At which point, my friend M came up for the weekend to visit his family and various friends. And he asked me if I wanted to meet at the Coffeehouse, and I admitted that I was too poor to meet him there, but he could come hang out at my house, if he wanted. “That’s ok,” he said, “I’ll take you out, my treat,” and so we went to the Coffeehouse and I ordered a tea or something because I didn’t want to seem like I was taking advantage of his generosity, and we talked for a while about this and that and school and so on and so forth. You know, catching up, as people do.

And then things were wrapping up, so I said it was nice to see him and made to head home, when he said “hang on a sec, there’s somewhere we need to go.”

And thus it was that we ended up at Safeway, where he ended up buying me a lot of food. Staple food, as well. Not food that a rich person might think was appropriate like fresh produce and perishables, but things like potatoes and oil and beans and rice and whole grains. And he did it in a way which made it clear that it would deeply offend him if I didn’t accept, and in a way which didn’t make me feel ashamed or weird. I can’t even quite articulate how he did it, because I am not the kind of person to accept charity, but he somehow bamboozled me into accepting a substantial amount of groceries.

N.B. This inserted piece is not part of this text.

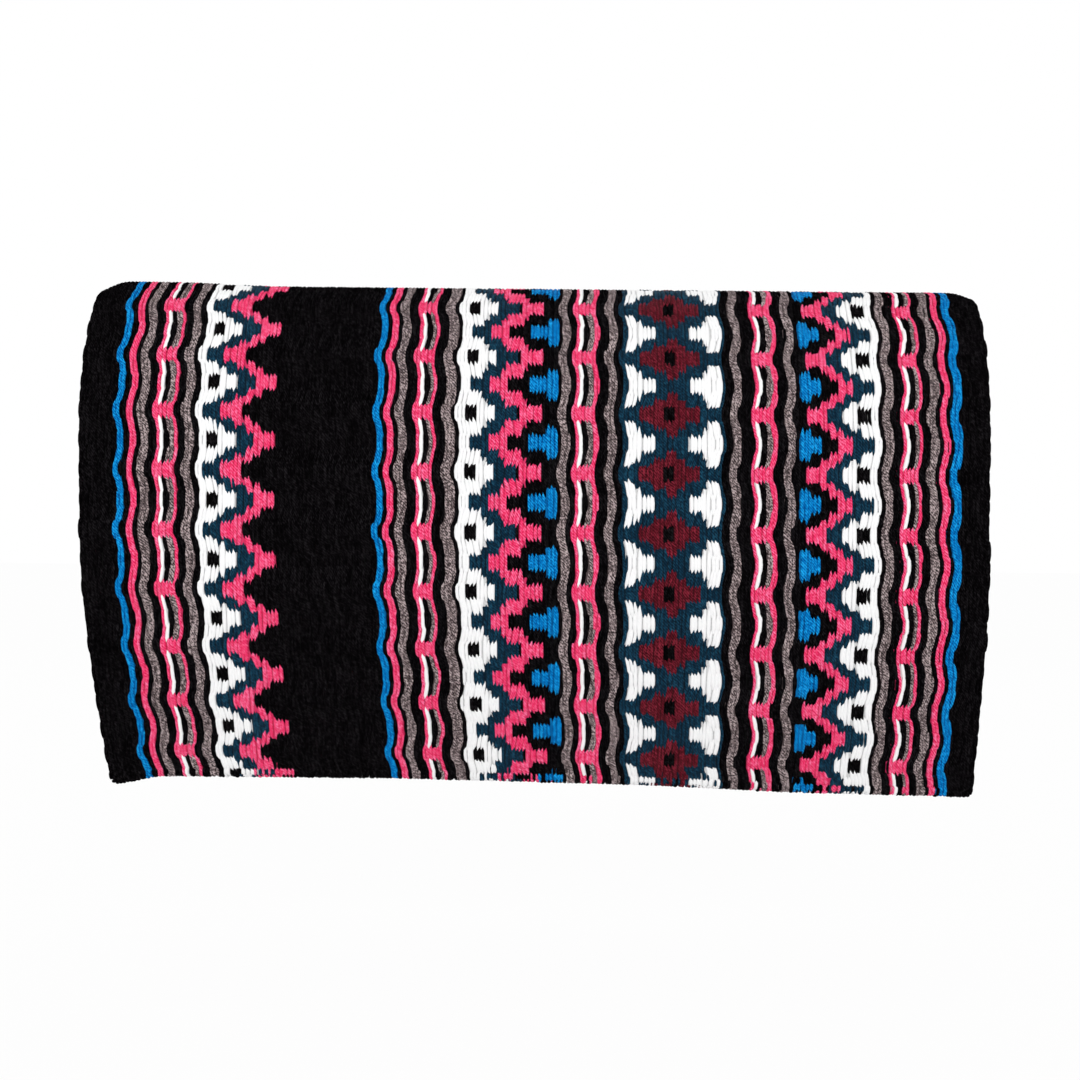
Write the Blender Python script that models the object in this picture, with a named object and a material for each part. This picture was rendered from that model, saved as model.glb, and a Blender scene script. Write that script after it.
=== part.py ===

And I ate well until I found a job because of M. Because he took the time to recognize that he had a friend in need, and that he could help, if he approached it in the right way. And while M may have forgotten this incident, I have not, and I have paid it forward several times over to people I know when they needed a little help.

Because that’s what being classy is about, for me. If you can use your class status for good, I think that you have an obligation to do so, whether it’s helping a friend or lending your voice to a cause or doing whatever you can do to make the world a better place. I’m not saying that anyone owes anyone anything, but I’m saying that a small act can have a big consequence. I was beaten down and unhappy and frustrated, and, yes, I would have gotten by if M hadn’t done a kind thing for me, but because of his generosity, I had to struggle a little less.

The ability to recognize that someone needs help and to provide that help without making someone feel awkward about taking a handout? It’s an art form. And I have very rarely encountered people who can do it well. Many of those people, curiously, came from the entrenched Old Money upper classes, the last sorts of people you would expect to have that level of sensitivity and compassion, while some of the worst oppression I have encountered from the upper and upper middle classes has come from new money.

I think that says something about our society. Old Money are secure in their wealth, indeed some appear almost embarrassed by it. New Money, though, need to assert their class status, to remind people that they have worked their way out of the lower classes. And the only way they see to do that is to oppress the lower classes. To remind themselves that they are “better” than someone else.

3 Replies to “Being Classy”

  1. It’s been my experience too — that people with grace in using wealth have often had it a while. Maybe because they know they didn’t earn it, that it really was just luck?

    I am still enjoying that he bamboozled you into getting groceries. Hee.

  2. Fun and unrelated fact: The grocery bamboozler now designs video games! I thought all my gamer readers might enjoy that tidbit.

  3. You are so right. I have a friend who grew up – I don’t know if you would call it poor in the sense you use the word, but definitely in a working class family; and before his marriage her father had to do some unconventional things to get by.

    She’s quite well off now because she married an older man who had already bought a house and had a very good income.

    And it amazes me the extent to which she looks down on me as being unworthy compared to her, when really the only difference between us is that I didn’t marry a well-off older guy.